With no chance that his bill would pass, Minton returned to his goal of exposing what he believed to be anti-Roosevelt control of the media. He led the committee to target a newspaper with national circulation, Rural Progress. The paper published anti-New Deal articles and had been operating at a financial loss for several years. Minton accused the publishers of improperly accepting large sums of money from corporations to influence its editors. The owner of the paper, Maurice V. Reynolds, was summoned before the committee for a hearing, and Minton demanded to know why he was accepting money from corporations. Reynolds had little day-to-day interaction with the paper and was unable to answer the committee's questions. When Reynolds asked his manager, Dr. Glenn Frank, who was also president of the University of Wisconsin, to help him answer the questions, Minton and his fellow Democratic senators began to shout him down. As Frank began to explain that the money from the corporations was for advertising in the magazine, Minton beat his gavel and yelled, "This committee doesn't intend to permit you to use this as a forum to air your Republican views."

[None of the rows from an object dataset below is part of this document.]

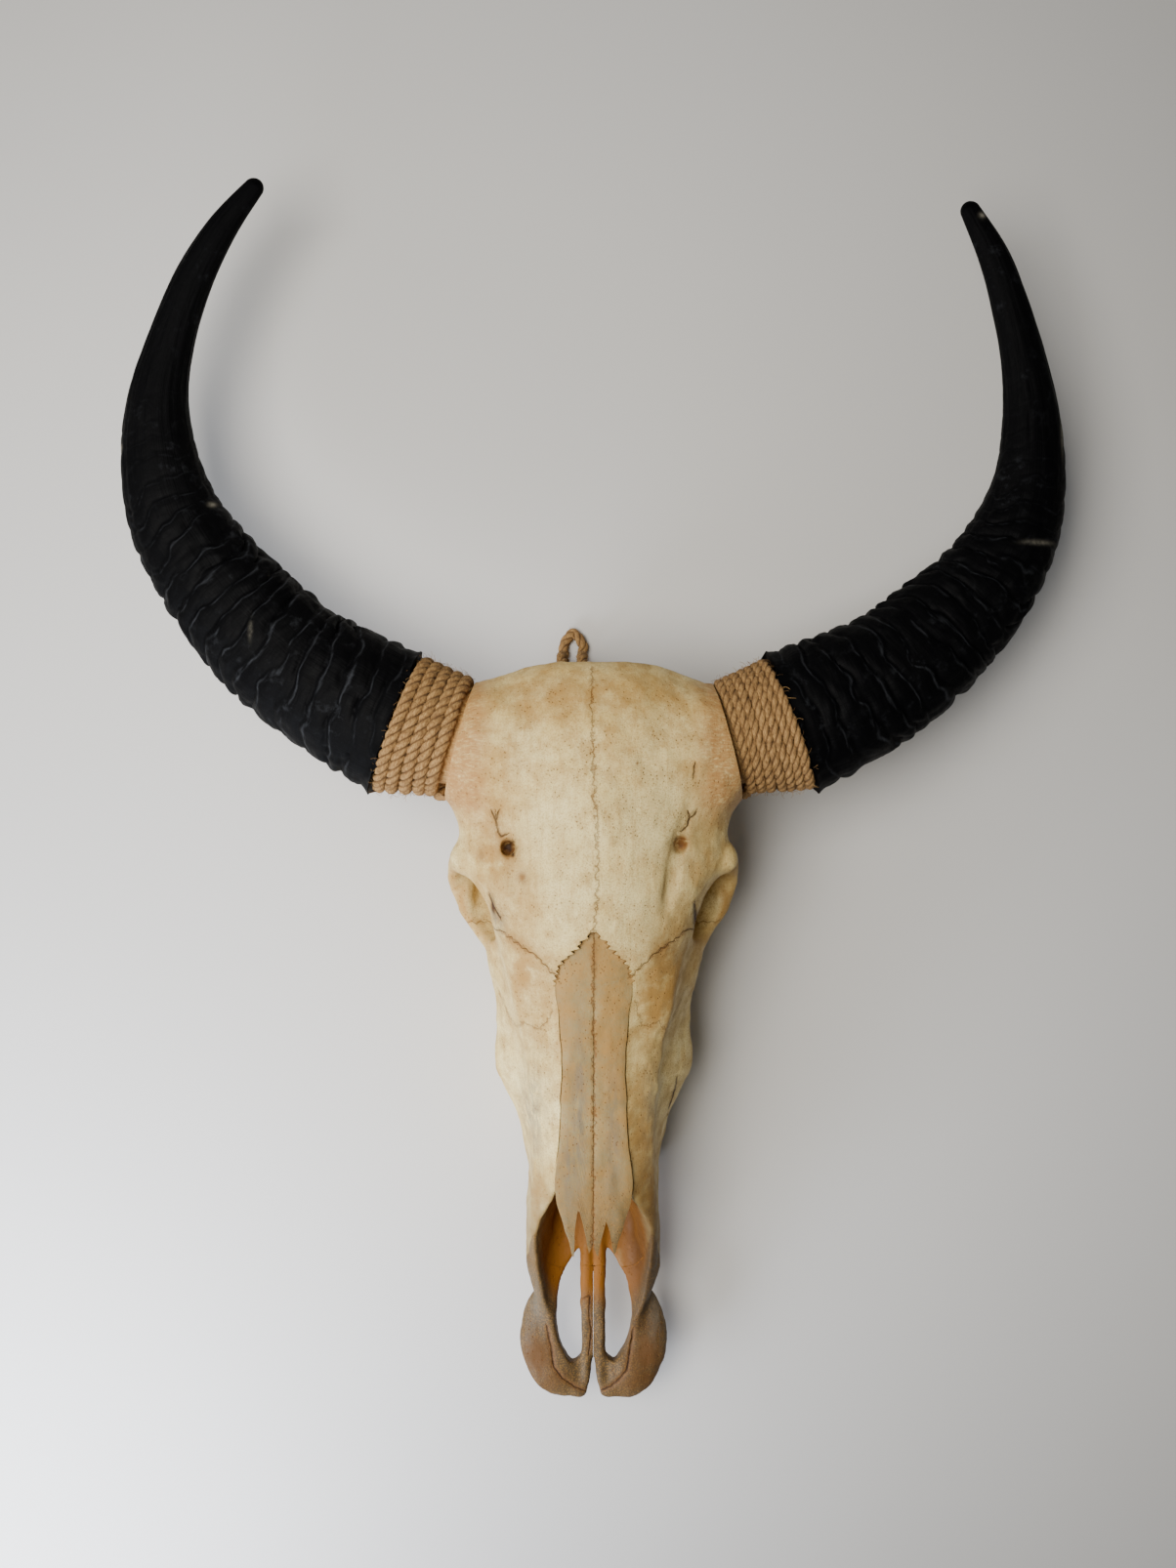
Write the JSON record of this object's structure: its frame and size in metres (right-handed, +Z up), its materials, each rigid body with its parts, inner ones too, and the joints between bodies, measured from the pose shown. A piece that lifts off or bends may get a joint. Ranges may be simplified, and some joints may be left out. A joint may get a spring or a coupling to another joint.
{
  "type": "water buffalo skull with horns",
  "caption": "Still life-size skull of an adult water buffalo without its lower jaw, with wide black horn sheaths, rope bindings and a hanging loop.",
  "frame": {"origin": "middle of the footprint of the skull and horns, on the surface that the skull lies on", "axes": "+X across the skull to its viewer's right, +Y from the muzzle to the poll and the horn tips, +Z up, away from the surface"},
  "size_m": [0.684, 0.9047, 0.213],
  "materials": {
    "bone": "dry matte bone",
    "stained_bone": "brown-stained matte bone",
    "horn": "satin black horn",
    "rope": "rough natural fibre"
  },
  "bodies": {
    "root": {"cranium": "bone", "upper_jaw": "bone", "nasal_left": "bone", "nasal_right": "bone", "cheekbone_left": "bone", "cheekbone_right": "bone", "premaxilla_left": "stained_bone", "premaxilla_right": "stained_bone", "horn_left": "horn", "horn_right": "horn", "rope_binding_left": "rope", "rope_binding_right": "rope", "hanging_loop": "rope"}
  },
  "joints": []
}
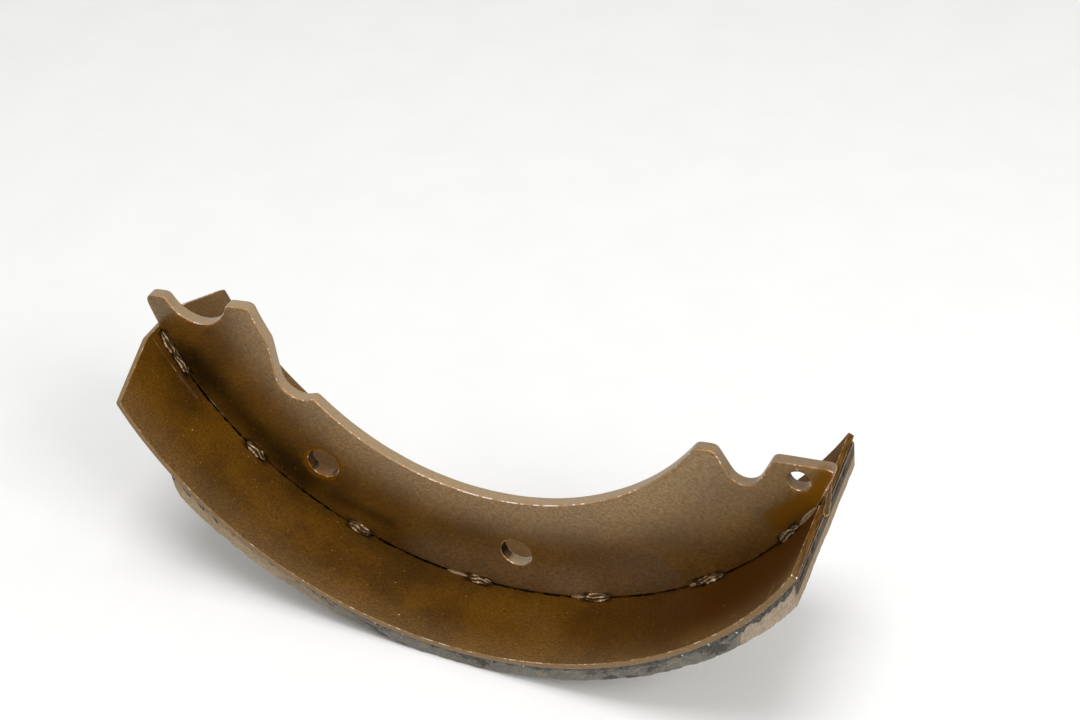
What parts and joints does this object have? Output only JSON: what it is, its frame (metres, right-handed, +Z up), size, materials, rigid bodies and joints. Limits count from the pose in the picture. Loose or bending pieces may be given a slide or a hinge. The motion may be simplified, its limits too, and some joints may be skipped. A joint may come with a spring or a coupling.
{
  "type": "brake shoe",
  "caption": "Curved drum brake shoe: steel rim with a welded upright web and a bonded friction lining; the web has a round seat at the heel end and a notched tab at the toe end.",
  "frame": {"origin": "the crown of the friction face, where the shoe touches the ground, straight below the drum axis and midway across the width; the drum axis is the line x = 0, z = 0.1 m", "axes": "+X towards the toe end with the notched tab, +Y along the drum axis, +Z up from the friction face to the drum axis"},
  "size_m": [0.1789, 0.0512, 0.0794],
  "materials": {
    "brown_lacquer": "satin",
    "weld_metal": "satin",
    "adhesive": "matte",
    "friction_compound": "matte"
  },
  "bodies": {
    "root": {"web": "brown_lacquer", "rim": "brown_lacquer", "weld_beads": "weld_metal", "bond_line": "adhesive", "friction_lining": "friction_compound"}
  },
  "joints": []
}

Minton did not realize that Frank was president of the University of Wisconsin and soon suffered retaliation as a result of his mistreatment of Frank. Frank went on NBC radio stations around the country and granted interviews to papers, in which he lambasted Minton for his rudeness. He made lengthy arguments accusing Minton of attempting to violate the Bill of Rights. Minton was outraged by the attacks, which were beginning to have an effect among voters in Indiana. In 1938, he sought funding to launch a massive nationwide investigation of media conglomerates for proof of Republican interference in the press. Democratic Senator Edward R. Burke led an effort to defeat the measure and privately attacked Minton, accusing him of damaging the Democrats' cause, which led Minton to leave the Lobby Investigation Committee.